Entries with parts and joints:
- - -
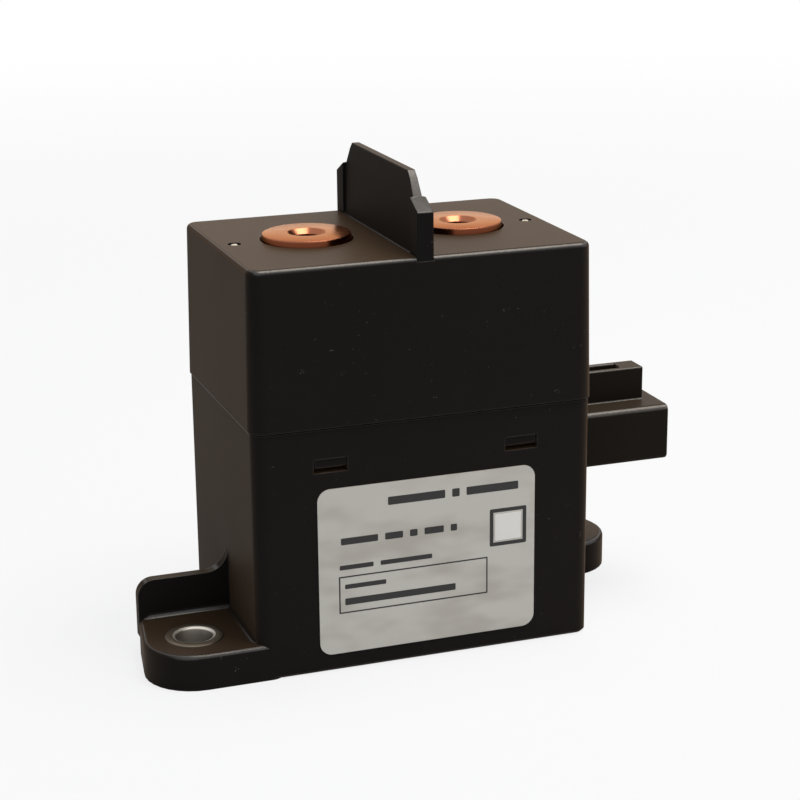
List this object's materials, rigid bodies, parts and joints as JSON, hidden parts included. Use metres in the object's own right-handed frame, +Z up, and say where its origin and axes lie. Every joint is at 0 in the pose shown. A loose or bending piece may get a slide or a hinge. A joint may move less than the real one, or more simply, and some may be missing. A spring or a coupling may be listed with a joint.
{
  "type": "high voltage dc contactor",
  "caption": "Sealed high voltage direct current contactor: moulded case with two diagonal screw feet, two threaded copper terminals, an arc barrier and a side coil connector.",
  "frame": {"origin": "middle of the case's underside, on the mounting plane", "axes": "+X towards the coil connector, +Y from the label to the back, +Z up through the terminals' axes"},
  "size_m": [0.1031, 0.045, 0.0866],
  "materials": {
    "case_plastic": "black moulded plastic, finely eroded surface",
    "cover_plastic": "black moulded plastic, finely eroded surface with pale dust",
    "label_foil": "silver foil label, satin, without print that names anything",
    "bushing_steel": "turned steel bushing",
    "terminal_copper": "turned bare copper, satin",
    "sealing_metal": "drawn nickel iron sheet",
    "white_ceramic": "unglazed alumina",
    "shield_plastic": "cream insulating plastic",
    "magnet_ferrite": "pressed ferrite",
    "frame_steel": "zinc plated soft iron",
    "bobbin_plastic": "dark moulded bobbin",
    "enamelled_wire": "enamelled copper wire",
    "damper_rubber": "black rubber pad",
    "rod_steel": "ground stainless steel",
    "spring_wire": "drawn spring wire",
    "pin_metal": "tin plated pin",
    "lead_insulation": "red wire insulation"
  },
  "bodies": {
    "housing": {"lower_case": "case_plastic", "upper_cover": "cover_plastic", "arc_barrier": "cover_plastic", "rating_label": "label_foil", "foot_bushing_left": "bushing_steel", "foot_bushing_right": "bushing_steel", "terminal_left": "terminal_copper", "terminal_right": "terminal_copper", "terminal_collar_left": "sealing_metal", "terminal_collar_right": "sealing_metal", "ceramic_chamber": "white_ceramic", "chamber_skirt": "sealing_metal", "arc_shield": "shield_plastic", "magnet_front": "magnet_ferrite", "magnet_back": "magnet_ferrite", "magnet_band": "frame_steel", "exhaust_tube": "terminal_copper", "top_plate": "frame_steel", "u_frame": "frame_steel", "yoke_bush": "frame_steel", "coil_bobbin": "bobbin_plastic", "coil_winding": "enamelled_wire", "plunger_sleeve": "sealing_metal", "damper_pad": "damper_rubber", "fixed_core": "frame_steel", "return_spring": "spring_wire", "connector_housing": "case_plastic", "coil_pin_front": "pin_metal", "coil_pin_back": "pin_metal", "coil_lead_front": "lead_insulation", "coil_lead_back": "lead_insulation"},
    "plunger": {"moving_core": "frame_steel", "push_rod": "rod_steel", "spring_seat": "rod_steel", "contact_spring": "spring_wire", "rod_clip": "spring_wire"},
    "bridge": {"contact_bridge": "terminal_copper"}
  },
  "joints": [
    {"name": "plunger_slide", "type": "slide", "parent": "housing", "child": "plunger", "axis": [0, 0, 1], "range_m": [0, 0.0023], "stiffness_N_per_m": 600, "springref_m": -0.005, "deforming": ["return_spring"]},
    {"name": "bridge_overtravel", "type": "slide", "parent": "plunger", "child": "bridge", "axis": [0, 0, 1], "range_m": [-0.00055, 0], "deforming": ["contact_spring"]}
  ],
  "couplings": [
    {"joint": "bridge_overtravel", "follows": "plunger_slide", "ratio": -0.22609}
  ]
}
- - -
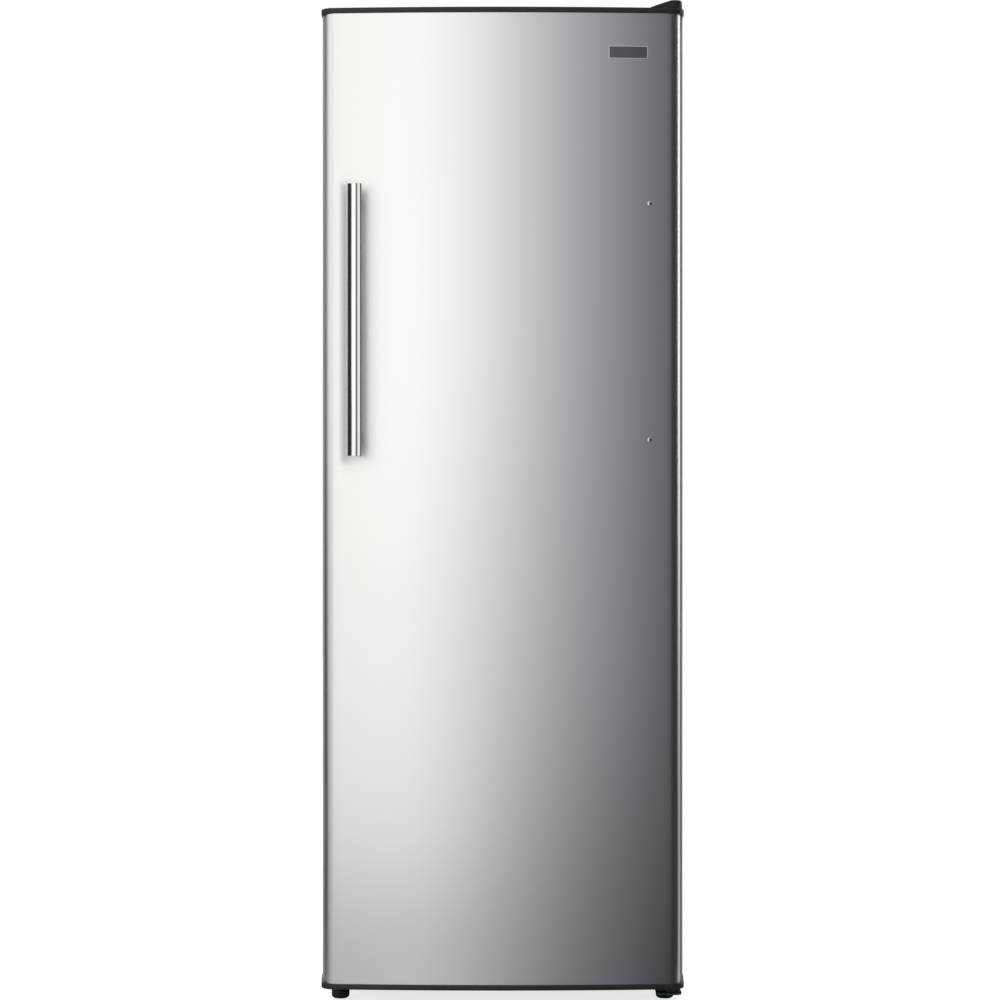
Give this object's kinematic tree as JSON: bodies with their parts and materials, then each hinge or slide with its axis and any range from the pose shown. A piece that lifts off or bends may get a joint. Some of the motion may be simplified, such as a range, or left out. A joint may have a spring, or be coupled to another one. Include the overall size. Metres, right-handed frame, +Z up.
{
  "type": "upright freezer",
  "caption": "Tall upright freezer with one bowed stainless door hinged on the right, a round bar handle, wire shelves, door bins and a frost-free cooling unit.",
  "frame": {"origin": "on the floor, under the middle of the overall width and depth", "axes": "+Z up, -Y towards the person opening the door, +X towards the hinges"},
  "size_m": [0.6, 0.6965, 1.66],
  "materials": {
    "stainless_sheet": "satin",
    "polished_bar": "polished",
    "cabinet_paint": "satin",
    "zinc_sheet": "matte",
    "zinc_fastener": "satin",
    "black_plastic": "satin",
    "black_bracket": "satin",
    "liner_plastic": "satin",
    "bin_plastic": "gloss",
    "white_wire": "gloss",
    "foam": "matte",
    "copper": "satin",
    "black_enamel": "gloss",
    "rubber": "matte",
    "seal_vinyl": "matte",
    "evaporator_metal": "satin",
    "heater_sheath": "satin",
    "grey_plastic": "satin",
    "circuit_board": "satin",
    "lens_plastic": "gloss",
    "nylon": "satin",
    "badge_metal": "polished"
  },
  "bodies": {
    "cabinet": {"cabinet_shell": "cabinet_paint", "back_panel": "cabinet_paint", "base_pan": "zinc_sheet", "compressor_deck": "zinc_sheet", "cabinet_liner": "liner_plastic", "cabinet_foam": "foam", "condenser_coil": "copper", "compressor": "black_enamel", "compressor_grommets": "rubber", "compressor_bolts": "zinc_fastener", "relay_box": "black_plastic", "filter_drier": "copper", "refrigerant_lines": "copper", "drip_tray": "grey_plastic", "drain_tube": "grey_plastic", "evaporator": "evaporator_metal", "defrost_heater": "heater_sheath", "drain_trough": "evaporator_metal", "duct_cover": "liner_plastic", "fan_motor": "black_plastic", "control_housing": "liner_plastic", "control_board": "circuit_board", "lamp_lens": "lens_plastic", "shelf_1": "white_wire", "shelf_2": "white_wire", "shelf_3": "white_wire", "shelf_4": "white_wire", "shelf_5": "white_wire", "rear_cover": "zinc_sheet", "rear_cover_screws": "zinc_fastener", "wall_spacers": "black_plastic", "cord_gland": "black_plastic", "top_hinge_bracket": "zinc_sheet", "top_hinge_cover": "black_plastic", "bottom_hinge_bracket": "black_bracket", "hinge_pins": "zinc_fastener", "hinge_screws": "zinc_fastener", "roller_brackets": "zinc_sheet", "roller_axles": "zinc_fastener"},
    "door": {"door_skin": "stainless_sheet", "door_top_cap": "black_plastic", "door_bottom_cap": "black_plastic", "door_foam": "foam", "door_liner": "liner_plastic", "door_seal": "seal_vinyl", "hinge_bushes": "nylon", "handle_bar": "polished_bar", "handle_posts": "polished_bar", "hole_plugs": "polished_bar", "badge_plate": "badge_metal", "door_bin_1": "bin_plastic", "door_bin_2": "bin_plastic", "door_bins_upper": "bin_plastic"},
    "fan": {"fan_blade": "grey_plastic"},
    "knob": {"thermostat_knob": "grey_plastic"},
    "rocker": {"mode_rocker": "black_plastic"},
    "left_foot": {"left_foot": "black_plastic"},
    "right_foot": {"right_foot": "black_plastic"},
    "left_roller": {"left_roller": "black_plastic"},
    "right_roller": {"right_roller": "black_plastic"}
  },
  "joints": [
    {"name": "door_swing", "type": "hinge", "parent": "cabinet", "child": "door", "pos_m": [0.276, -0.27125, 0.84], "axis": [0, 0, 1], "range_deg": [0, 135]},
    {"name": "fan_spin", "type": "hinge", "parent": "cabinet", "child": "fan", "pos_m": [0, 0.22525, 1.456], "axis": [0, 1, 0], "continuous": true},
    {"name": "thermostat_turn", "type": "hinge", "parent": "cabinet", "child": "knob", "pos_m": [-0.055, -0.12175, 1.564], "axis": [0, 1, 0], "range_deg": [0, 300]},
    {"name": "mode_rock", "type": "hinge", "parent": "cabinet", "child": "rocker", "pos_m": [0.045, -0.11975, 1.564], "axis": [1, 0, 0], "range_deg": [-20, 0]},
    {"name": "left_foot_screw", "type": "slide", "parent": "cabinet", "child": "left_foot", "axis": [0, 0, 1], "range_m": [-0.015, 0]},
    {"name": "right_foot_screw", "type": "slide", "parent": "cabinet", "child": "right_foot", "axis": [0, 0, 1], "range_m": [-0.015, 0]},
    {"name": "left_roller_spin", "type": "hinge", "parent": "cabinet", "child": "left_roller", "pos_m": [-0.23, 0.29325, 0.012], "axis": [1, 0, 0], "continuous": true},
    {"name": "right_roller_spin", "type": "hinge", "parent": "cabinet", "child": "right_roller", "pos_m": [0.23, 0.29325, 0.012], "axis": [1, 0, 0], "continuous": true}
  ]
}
- - -
[Direction] Identify all lines in the records above with the word "handed".

[Written answer]
List this object's materials, rigid bodies, parts and joints as JSON, hidden parts included. Use metres in the object's own right-handed frame, +Z up, and say where its origin and axes lie. Every joint is at 0 in the pose shown. A loose or bending piece may get a slide or a hinge. A joint may move less than the real one, or more simply, and some may be missing. A spring or a coupling may be listed with a joint.
Give this object's kinematic tree as JSON: bodies with their parts and materials, then each hinge or slide with its axis and any range from the pose shown. A piece that lifts off or bends may get a joint. Some of the motion may be simplified, such as a range, or left out. A joint may have a spring, or be coupled to another one. Include the overall size. Metres, right-handed frame, +Z up.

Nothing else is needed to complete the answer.